Created 10-03-2024 11:34 AM
For a hive2 cluster, I do not have to escape a double quote inside a regexp_replace where the single quotes to start and end the regex.
But on hive3 in order for the code to work, the double quote needs to be escaped (Example to follow).
Why the difference?
-- Works in Hive 2 but not hive3
select
id
, case when
url rlike '(?i)^https://www.linkedin.com/("?in|pub|company|profile)' then url
else regexp_replace(url,'^https://www.linkedin.com/','https://www.linkedin.com/in/')
end as social_url
from db.table
limit 10
-- Works in hive3
select
id
, case when
url rlike '(?i)^https://www.linkedin.com/(\"?in|pub|company|profile)' then url
else regexp_replace(url,'^https://www.linkedin.com/','https://www.linkedin.com/in/')
end as social_url
from db.table
limit 10
Created 10-03-2024 04:29 PM
@IanWilloughby Welcome to the Cloudera Community!

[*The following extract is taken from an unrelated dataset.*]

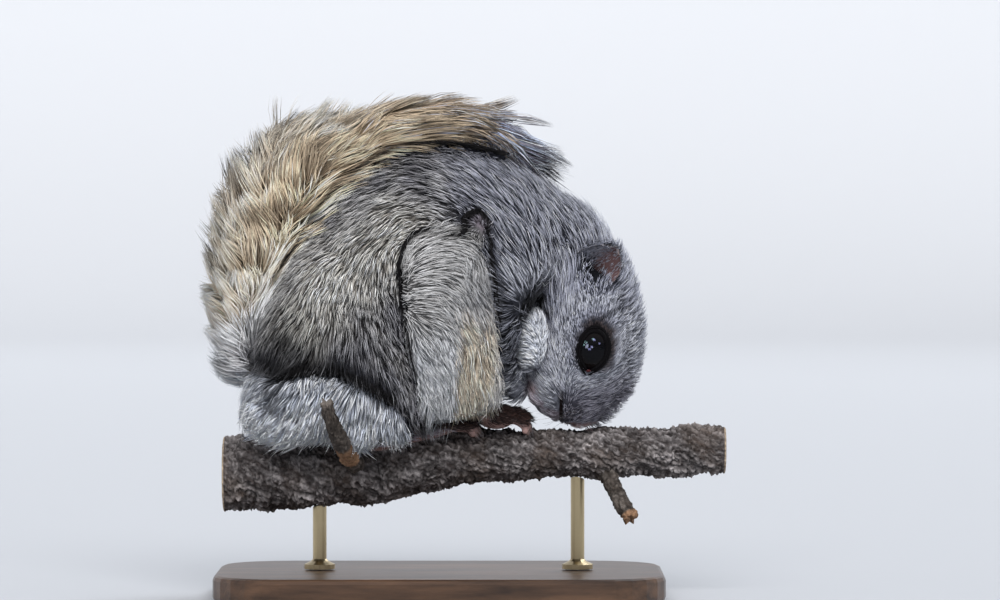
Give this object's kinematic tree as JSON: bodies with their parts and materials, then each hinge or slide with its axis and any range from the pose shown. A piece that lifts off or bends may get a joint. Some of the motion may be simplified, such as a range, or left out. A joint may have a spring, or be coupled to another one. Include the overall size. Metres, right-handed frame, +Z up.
{
  "type": "flying squirrel model on a perch",
  "caption": "Life-size Siberian flying squirrel hunched head down on a short cut branch, bushy tail laid over its back, on a display stand.",
  "frame": {"origin": "middle of the underside of the stand's base", "axes": "+X along the branch, the way the squirrel faces; +Y towards its left side; +Z up"},
  "size_m": [0.1204, 0.066, 0.1194],
  "materials": {
    "fur_grey": "dense soft fur, pale grey tips over dark roots",
    "fur_white": "soft white underfur",
    "fur_cream": "soft cream and tan fur",
    "fur_brown": "short dark brown fur",
    "eye_black": "wet gloss",
    "ear_skin": "thin skin with short hair",
    "bark": "rough scaly bark",
    "stand_wood": "dark satin varnish",
    "rod_metal": "satin"
  },
  "bodies": {
    "root": {"torso": "fur_grey", "neck": "fur_grey", "head": "fur_grey", "ear_left": "ear_skin", "ear_right": "ear_skin", "eye_left": "eye_black", "eye_right": "eye_black", "foreleg_left": "fur_cream", "foreleg_right": "fur_cream", "forefoot_left": "fur_brown", "forefoot_right": "fur_brown", "haunch_left": "fur_grey", "haunch_right": "fur_grey", "shank_left": "fur_white", "shank_right": "fur_white", "hindfoot_left": "fur_brown", "hindfoot_right": "fur_brown", "tail_base": "fur_cream", "tail_middle": "fur_cream", "tail_tip": "fur_cream", "perch_branch": "bark", "stand_base": "stand_wood", "stand_rod_1": "rod_metal", "stand_rod_2": "rod_metal"}
  },
  "joints": []
}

To help you get the best possible solution, I have tagged our Hive experts @Shmoo @cravani who may be able to assist you further.
Please keep us updated on your post, and we hope you find a satisfactory solution to your query.
Regards,
Diana Torres,Created 10-07-2024 01:02 AM
@IanWilloughby Would it be possible for you to provide some sample records for the 'URL' column to help me gain a clearer understanding? Additionally, could you please share the specific versions of HIVE2 and HIVE3?
Created 10-10-2024 04:28 PM
@IanWilloughby If you are still experiencing the issue, can you provide the information @ggandharan has requested? Thanks.
Regards,
Diana Torres,